=== What to do ===
Reproduce exactly the lines from the one containing "Keep writing the" through the one containing "through the thickness.", both included, and nothing else.
:: Entries provided
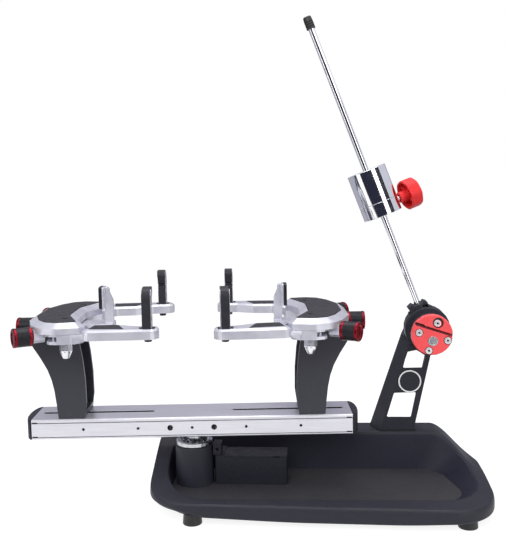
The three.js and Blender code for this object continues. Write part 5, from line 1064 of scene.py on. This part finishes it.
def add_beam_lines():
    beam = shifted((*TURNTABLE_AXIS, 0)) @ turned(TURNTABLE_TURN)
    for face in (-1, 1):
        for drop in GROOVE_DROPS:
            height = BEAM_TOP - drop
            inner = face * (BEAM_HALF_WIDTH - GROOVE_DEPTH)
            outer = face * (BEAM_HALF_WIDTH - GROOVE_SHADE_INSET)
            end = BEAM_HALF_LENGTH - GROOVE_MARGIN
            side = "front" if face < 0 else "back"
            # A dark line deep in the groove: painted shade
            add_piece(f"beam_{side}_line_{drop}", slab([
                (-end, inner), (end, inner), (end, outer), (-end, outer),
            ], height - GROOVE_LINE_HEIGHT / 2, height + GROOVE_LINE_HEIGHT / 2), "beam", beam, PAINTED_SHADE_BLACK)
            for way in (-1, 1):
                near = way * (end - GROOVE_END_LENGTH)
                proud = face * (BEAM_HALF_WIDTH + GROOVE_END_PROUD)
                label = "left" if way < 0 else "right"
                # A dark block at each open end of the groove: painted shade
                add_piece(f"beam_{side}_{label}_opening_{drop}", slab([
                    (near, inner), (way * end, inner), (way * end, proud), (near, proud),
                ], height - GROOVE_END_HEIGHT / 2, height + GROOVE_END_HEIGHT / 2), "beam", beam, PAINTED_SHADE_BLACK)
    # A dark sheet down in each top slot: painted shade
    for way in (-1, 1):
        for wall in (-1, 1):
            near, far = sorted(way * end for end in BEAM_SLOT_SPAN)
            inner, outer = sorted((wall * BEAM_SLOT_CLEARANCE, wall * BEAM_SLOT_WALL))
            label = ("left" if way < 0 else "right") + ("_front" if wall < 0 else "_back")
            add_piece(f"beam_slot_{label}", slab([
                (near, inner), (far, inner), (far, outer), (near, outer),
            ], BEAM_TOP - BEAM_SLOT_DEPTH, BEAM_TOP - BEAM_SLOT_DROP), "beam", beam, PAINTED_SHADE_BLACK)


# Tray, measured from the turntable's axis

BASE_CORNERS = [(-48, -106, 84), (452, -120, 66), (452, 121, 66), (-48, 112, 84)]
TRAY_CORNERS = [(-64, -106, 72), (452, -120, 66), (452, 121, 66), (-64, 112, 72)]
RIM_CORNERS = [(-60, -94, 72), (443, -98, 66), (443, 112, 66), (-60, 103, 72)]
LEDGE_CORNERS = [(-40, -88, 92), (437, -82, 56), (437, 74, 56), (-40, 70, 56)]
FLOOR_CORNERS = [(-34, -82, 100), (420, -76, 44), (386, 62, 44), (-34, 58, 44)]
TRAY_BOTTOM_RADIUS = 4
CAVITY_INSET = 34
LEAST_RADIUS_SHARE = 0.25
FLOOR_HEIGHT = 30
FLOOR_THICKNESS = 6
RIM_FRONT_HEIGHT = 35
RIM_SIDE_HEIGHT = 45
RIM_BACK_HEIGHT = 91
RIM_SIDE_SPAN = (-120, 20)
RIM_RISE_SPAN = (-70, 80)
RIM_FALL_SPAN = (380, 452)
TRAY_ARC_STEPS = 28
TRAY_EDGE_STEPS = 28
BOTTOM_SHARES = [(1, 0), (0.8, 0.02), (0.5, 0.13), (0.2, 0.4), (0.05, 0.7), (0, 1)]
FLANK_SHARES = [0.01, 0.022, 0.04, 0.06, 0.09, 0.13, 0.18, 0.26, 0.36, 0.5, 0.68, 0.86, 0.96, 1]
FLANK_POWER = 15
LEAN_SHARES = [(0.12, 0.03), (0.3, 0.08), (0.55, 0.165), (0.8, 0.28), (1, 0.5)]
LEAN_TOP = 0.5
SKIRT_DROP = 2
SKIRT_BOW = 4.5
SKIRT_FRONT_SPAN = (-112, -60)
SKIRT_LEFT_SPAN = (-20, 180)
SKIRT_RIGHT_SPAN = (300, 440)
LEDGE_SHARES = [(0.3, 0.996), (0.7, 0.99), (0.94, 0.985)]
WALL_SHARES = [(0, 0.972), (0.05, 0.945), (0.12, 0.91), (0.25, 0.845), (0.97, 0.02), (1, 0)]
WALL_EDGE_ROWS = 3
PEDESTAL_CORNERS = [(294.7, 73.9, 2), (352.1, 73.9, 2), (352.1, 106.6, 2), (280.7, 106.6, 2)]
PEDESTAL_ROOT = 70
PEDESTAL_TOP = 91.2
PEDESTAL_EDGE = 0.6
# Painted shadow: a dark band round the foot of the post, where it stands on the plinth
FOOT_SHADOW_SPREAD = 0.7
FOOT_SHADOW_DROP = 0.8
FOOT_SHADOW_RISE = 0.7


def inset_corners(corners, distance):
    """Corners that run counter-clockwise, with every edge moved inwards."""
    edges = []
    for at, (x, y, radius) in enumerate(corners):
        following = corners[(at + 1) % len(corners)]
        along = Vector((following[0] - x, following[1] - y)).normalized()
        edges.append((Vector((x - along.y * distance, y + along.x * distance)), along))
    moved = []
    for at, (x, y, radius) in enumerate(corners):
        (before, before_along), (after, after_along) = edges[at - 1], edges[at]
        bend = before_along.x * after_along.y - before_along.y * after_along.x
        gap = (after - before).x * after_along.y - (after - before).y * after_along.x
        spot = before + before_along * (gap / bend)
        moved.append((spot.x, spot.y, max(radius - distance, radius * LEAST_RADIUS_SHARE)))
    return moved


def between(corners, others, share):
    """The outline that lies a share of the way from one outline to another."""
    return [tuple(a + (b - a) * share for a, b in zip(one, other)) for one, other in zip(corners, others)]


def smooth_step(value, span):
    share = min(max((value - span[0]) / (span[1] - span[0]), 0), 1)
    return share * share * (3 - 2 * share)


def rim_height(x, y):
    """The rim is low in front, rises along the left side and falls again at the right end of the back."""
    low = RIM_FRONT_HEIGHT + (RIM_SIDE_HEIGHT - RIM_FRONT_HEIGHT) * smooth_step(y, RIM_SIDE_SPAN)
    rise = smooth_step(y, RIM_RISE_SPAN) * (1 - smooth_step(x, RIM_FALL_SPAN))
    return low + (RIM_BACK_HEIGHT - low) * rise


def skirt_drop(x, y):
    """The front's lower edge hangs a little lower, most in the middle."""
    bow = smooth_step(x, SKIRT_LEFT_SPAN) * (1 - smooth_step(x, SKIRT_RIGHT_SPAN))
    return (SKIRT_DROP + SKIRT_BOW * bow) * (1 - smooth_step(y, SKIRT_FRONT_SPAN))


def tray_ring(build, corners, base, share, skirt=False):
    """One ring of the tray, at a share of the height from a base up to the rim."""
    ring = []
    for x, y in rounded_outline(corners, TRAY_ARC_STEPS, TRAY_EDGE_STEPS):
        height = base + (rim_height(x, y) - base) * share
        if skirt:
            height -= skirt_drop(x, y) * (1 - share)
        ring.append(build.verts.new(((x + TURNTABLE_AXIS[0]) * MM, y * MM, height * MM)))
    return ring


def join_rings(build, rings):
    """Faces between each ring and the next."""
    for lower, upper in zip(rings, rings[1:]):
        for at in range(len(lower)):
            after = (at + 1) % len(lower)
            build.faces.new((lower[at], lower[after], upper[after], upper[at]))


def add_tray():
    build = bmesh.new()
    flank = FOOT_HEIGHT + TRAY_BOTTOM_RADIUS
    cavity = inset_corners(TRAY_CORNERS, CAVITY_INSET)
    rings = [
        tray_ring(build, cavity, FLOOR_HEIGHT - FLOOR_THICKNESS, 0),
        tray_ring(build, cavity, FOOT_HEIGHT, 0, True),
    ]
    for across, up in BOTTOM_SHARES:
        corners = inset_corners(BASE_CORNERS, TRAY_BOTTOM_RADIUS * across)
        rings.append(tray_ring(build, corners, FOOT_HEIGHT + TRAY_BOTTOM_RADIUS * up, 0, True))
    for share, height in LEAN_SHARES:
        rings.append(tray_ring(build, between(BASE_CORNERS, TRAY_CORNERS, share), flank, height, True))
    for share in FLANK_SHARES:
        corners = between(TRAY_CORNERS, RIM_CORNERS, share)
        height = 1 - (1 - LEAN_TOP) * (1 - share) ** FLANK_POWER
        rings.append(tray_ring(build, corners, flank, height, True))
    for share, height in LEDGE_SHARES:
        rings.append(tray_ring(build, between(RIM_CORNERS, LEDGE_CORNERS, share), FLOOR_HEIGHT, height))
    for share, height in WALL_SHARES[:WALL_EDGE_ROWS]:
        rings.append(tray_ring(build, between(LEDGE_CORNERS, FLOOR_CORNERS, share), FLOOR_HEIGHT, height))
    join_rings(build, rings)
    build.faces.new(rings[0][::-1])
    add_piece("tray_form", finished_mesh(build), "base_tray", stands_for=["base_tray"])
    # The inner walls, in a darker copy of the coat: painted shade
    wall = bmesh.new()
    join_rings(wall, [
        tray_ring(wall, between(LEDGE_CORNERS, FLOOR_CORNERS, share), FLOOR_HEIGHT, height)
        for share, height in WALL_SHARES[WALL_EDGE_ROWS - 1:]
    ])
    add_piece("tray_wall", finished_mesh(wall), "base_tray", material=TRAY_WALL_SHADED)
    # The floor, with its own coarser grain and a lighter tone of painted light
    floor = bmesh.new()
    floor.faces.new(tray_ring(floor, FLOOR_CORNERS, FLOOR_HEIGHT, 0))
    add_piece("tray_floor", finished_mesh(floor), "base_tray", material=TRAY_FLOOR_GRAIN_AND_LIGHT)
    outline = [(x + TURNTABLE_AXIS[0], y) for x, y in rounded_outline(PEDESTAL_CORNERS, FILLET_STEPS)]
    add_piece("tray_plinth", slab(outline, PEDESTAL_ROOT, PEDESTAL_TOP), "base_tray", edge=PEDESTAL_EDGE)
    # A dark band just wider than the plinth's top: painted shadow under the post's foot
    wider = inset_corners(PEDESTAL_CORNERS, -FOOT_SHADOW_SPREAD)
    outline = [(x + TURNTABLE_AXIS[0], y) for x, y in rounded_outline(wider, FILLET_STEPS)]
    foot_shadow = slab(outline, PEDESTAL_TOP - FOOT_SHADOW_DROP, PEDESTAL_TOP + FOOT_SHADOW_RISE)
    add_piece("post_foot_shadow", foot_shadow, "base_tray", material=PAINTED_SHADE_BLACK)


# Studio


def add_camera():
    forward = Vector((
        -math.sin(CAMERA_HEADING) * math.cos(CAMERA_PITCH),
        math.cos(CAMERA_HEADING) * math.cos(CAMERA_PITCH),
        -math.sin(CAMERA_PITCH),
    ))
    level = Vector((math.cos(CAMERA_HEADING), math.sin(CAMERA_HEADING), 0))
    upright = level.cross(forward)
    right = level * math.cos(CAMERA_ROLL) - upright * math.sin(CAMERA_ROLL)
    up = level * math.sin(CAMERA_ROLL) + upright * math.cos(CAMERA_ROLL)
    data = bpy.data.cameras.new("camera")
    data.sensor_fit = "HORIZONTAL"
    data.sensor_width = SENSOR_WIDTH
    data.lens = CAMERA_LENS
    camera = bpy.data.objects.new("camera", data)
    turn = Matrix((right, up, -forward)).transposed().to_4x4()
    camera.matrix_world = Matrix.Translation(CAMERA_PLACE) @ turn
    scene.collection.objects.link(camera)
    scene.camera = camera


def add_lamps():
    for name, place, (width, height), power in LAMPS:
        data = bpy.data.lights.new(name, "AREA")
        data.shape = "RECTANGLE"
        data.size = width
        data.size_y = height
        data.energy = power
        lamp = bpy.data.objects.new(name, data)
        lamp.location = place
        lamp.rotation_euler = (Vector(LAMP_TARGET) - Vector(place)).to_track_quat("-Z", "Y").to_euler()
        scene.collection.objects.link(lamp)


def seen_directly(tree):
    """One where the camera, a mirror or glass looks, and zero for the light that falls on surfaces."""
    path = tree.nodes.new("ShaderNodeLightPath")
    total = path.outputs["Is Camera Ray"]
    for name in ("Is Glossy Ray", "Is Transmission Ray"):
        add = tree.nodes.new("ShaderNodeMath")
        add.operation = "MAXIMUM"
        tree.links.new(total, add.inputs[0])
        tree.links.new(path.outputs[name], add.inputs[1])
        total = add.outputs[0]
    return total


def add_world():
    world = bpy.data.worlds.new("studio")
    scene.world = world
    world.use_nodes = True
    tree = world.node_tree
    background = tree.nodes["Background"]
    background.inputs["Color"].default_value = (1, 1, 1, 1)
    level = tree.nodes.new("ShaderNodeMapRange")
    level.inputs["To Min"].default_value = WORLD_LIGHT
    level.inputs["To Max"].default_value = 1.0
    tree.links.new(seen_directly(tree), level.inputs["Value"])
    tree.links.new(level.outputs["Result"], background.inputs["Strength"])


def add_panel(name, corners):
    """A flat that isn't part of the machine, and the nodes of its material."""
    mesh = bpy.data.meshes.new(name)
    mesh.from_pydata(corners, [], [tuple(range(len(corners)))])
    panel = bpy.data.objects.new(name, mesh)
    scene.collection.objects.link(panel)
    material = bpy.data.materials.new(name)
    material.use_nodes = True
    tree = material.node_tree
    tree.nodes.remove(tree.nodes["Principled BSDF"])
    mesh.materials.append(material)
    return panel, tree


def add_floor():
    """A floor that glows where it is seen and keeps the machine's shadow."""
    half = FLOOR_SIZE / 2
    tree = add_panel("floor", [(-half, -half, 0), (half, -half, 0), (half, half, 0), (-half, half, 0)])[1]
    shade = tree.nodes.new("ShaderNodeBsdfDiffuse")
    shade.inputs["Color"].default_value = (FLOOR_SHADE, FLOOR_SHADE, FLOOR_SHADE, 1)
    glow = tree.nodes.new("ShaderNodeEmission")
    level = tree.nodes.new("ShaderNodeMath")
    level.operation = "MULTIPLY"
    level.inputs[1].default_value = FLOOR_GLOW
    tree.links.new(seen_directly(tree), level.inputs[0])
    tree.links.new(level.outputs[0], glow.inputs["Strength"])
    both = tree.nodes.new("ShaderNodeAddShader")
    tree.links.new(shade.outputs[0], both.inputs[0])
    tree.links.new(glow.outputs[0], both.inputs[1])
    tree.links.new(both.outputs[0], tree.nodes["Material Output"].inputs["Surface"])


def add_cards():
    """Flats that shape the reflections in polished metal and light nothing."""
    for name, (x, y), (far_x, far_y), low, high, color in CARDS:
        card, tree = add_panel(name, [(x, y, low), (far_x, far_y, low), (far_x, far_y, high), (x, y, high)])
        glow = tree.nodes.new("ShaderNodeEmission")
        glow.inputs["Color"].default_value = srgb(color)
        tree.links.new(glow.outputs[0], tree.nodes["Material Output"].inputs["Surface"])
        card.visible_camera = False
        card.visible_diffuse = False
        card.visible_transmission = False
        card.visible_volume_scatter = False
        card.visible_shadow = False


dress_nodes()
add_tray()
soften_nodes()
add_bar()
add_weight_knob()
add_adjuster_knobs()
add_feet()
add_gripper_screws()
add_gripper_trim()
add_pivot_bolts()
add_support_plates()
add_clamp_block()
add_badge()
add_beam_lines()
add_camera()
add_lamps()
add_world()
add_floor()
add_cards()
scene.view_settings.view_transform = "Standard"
::::
:: Entries provided
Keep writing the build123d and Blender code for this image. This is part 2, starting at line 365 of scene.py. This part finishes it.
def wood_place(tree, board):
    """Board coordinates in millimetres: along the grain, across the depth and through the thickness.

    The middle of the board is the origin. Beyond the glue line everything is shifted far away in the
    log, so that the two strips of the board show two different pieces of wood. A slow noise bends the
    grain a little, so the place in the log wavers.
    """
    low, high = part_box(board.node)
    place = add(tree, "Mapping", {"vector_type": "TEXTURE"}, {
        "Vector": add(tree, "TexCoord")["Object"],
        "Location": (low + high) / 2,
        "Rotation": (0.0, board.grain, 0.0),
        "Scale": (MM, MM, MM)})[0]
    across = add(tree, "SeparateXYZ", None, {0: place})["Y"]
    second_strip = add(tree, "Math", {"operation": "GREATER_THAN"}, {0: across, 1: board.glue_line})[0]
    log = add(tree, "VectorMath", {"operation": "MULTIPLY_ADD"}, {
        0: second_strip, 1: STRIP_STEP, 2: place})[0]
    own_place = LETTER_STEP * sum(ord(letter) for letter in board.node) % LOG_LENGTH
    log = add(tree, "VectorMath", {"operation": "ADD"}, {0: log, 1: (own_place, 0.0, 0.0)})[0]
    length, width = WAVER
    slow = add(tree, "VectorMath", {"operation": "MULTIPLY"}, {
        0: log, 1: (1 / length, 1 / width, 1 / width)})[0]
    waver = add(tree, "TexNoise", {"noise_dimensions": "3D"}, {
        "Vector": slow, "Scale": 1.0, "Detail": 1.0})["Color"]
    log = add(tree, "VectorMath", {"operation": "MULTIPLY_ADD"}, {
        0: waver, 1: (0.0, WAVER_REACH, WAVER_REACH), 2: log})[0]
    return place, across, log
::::
=== Solution for this exercise ===
Keep writing the build123d and Blender code for this image. This is part 2, starting at line 365 of scene.py. This part finishes it.
def wood_place(tree, board):
    """Board coordinates in millimetres: along the grain, across the depth and through the thickness.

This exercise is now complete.